▶ _Short task_: Repeat, exactly as written, every line from the one holding "Continue the Blender" through the one holding "obj.matrix_parent_inverse = Matrix.Identity(4)". Leave out all other lines.

▶ _Data entries_:
|---|

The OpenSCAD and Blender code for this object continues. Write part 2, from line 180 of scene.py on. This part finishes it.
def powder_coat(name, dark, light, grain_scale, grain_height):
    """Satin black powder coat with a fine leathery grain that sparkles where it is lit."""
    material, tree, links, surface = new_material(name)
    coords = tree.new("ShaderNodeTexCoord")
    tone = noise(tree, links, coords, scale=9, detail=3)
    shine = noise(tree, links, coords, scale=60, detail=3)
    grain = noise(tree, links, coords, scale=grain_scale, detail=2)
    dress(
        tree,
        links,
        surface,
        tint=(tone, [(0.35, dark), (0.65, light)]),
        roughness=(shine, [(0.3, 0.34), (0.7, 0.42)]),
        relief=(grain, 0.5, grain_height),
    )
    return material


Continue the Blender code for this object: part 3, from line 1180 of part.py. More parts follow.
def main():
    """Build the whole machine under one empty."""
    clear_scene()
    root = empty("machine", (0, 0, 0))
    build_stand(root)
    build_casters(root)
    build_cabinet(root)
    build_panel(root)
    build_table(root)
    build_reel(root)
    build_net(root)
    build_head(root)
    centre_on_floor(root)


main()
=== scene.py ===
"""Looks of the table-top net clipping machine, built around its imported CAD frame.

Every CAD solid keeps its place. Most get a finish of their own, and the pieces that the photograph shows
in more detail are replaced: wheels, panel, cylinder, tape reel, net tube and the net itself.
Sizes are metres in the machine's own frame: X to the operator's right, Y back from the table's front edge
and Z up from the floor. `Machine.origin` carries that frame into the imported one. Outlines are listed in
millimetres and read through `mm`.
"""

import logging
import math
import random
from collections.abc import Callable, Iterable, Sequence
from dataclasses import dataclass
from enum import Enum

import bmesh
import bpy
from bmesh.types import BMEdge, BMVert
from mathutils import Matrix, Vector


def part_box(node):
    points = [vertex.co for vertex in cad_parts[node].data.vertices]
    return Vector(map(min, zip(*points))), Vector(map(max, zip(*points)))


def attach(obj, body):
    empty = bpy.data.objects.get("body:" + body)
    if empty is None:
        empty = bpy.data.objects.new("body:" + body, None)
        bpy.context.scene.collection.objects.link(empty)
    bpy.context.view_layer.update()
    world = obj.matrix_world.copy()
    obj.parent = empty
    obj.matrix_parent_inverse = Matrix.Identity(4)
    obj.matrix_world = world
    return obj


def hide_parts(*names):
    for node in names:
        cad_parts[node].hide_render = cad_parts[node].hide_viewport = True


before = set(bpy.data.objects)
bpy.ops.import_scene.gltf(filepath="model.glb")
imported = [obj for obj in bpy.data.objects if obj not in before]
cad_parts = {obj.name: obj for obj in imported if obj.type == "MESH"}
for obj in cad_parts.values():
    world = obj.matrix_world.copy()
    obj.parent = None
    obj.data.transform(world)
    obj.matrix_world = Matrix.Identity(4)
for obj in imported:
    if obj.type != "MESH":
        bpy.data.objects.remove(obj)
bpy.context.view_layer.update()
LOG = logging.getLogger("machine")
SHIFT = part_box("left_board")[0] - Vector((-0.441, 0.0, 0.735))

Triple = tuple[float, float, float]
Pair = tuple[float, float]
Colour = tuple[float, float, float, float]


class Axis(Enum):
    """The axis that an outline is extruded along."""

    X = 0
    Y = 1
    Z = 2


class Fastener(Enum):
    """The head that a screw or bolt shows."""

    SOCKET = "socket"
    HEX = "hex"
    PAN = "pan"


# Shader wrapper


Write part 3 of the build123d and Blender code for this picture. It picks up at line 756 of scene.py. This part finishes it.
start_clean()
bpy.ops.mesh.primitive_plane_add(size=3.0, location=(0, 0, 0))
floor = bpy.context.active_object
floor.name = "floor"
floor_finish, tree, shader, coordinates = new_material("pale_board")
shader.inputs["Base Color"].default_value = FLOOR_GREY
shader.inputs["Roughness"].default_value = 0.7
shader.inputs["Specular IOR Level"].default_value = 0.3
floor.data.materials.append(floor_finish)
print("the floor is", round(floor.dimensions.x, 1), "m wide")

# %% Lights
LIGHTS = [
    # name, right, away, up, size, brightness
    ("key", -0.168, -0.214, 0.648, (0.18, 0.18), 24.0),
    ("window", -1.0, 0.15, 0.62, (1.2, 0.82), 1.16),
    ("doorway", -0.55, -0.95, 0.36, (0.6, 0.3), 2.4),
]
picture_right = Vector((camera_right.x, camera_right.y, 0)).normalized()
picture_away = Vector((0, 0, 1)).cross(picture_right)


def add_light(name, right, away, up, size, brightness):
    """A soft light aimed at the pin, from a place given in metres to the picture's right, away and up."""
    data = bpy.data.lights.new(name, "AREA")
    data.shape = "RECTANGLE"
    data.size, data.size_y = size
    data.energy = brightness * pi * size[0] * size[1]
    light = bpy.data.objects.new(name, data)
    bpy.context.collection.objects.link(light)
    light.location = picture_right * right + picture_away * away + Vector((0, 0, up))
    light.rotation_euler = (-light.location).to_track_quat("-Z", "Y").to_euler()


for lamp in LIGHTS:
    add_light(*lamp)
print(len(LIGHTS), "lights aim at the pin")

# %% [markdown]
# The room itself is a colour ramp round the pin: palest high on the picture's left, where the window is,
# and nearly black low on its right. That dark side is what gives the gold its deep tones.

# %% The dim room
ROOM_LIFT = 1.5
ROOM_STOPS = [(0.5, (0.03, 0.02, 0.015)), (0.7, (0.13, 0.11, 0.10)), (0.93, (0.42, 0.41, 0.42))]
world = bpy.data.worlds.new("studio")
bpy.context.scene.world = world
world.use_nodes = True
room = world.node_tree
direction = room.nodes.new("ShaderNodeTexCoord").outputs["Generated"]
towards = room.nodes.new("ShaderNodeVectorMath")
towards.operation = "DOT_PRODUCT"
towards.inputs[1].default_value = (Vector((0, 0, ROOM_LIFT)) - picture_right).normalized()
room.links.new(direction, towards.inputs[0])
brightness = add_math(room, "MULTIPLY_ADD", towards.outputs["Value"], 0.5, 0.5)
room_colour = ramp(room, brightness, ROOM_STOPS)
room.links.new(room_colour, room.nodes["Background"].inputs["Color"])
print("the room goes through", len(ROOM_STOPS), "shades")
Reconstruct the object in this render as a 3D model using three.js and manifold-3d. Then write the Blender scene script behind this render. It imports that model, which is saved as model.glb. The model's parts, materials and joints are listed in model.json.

|---|

▶ _Task answer_:
Continue the Blender code for this object: part 3, from line 1180 of part.py. More parts follow.
def main():
    """Build the whole machine under one empty."""
    clear_scene()
    root = empty("machine", (0, 0, 0))
    build_stand(root)
    build_casters(root)
    build_cabinet(root)
    build_panel(root)
    build_table(root)
    build_reel(root)
    build_net(root)
    build_head(root)
    centre_on_floor(root)


main()
=== scene.py ===
"""Looks of the table-top net clipping machine, built around its imported CAD frame.

Every CAD solid keeps its place. Most get a finish of their own, and the pieces that the photograph shows
in more detail are replaced: wheels, panel, cylinder, tape reel, net tube and the net itself.
Sizes are metres in the machine's own frame: X to the operator's right, Y back from the table's front edge
and Z up from the floor. `Machine.origin` carries that frame into the imported one. Outlines are listed in
millimetres and read through `mm`.
"""

import logging
import math
import random
from collections.abc import Callable, Iterable, Sequence
from dataclasses import dataclass
from enum import Enum

import bmesh
import bpy
from bmesh.types import BMEdge, BMVert
from mathutils import Matrix, Vector


def part_box(node):
    points = [vertex.co for vertex in cad_parts[node].data.vertices]
    return Vector(map(min, zip(*points))), Vector(map(max, zip(*points)))


def attach(obj, body):
    empty = bpy.data.objects.get("body:" + body)
    if empty is None:
        empty = bpy.data.objects.new("body:" + body, None)
        bpy.context.scene.collection.objects.link(empty)
    bpy.context.view_layer.update()
    world = obj.matrix_world.copy()
    obj.parent = empty
    obj.matrix_parent_inverse = Matrix.Identity(4)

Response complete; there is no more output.